Columbia Law School Roundtable on The Future of Capitalism

In this discussion that took place at Columbia Law School’s Millstein Center last October (and thus well before the appearance of the coronavirus), two distinguished English academics, a Pulitzer Prize-winning journalist, and the executive chairman of a large American investment house discussed the role of corporations in addressing the crises that periodically beset the capitalist system. 

Sir Paul Collier opened with the comment that, although capitalism had shown itself to be the only effective system for mass human improvement in the past 10,000 years, it was now experiencing its “third serious derailment.” In each of the first two—the first in Northern England in the 1840s and the second during the Great Depression of the 1930s—capitalism was preserved in significant part by the “moral load-bearing” performed by private companies and citizens. For capitalism to survive this third derailment, the public and private sectors must join forces to address what Collier to sees as the most formidable economic challenge: finding ways to transport urban jobs and capabilities to rural areas still reeling from two major blows—the first, a century ago to agriculture, and the second, for the past two or three decades, to large-scale manufacturing.

Collier’s Oxford colleague Colin Mayer follows by calling on public companies to formulate and state a corporate social purpose that goes beyond maximizing their own long-run shareholder values. And to encourage and support such a practice, Mayer urges the large universal owners that own large stakes in all the world’s large listed companies not only to support and applaud such statements, but to find ways to ensure that companies are living up to them. 

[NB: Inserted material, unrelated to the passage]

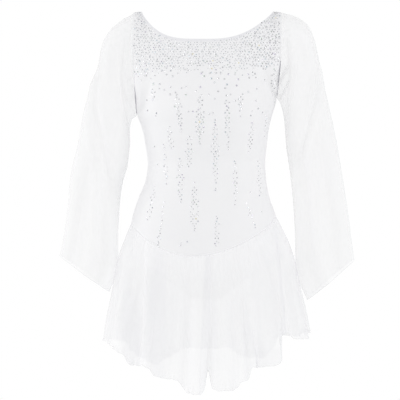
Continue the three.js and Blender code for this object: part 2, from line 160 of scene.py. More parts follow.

Alan Schwartz, Executive Chairman of Guggenheim Partners, responds by noting that capitalism has been forced to make major adjustments throughout its history. And consistent with Collier’s observations, Schwartz argues that the global economic order should have been preparing for the past 30 or 40 years for its biggest challenge: creating a global economy dynamic enough to provide jobs for some two or three billion new unskilled workers spawned by the globalization of the world economy. The American private sector, after having lost much of its efficiency and value in the 1970s, has since used continuous restructuring to produce enormous productivity gains and value. And although generally supportive of the thinking behind the Business Roundtable’s recent statement, Schwartz deplores the confusion that continues to surround the message. Those corporate leaders now endorsing the pursuit of social goals are by no means asking their shareholders to accept below-market returns on investment. In well-run companies focused on long-run efficiency and value, there is no inherent conflict between the interests of shareholders and the long-run interests of other major stakeholders. In such companies, customers, employees, suppliers, and local communities all end up better served.